Mapping Novel Disease Genes for Dilated Cardiomyopathy
To identify new dilated cardiomyopathy genes by genetic linkage and mutational analyses.
Heart Failure, Congestive
|Study Start Date:||July 2002|
|Study Completion Date:||June 2006|
|Primary Completion Date:||June 2006 (Final data collection date for primary outcome measure)|
Dilated cardiomyopathy (DCM) is a heritable, genetically heterogeneous disorder causing congestive heart failure. Current medical therapy has minimal impact on prognosis and cardiac transplantation is the only definitive treatment for end-stage disease. The molecular and cellular mechanisms underlying DCM are poorly defined, but the importance of single gene defects in disease pathogenesis is becoming increasingly apparent.

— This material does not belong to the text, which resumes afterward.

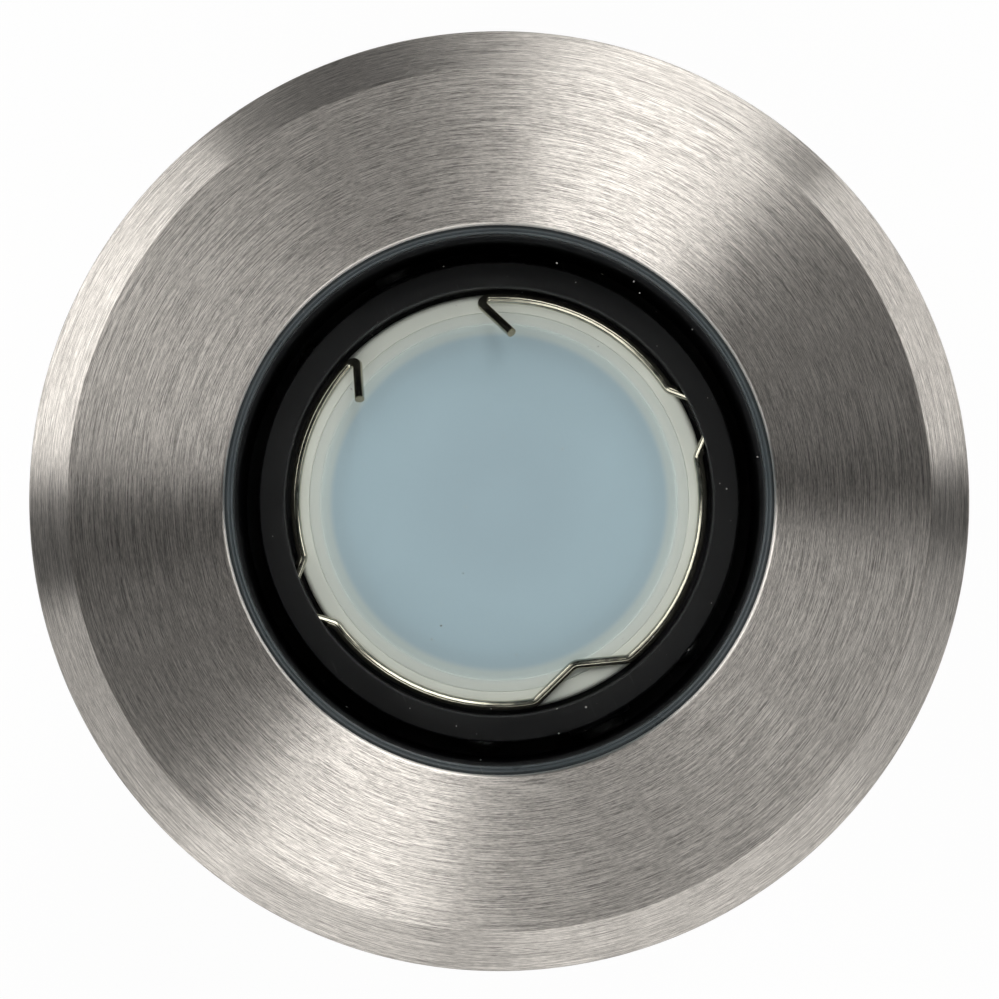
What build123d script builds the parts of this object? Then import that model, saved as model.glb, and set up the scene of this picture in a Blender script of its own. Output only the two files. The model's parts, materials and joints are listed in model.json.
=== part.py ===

The genetic epidemiology study will identify novel dilated cardiomyopathy genes using genetic linkage and mutational analyses. The first aim is to determine the chromosomal location of novel familial dilated cardiomyopathy genes. This will be accomplished by genome-wide genotyping and genetic linkage analyses in three large families with autosomal dominant dilated cardiomyopathy. Previously identified dilated cardiomyopathy genes have been excluded in these families. The second aim is to identify mutations in novel genes that cause familial dilated cardiomyopathy by linkage and sequence analyses of candidate genes mapping to dilated cardiomyopathy loci. Once novel genes for familial dilated cardiomyopathy are identified, the third aim will be to determine the role of these genes in a large cohort of unrelated patients with familial and sporadic dilated cardiomyopathy. High throughput DNA sequence analyses will be performed to identify additional inherited and de novo mutations.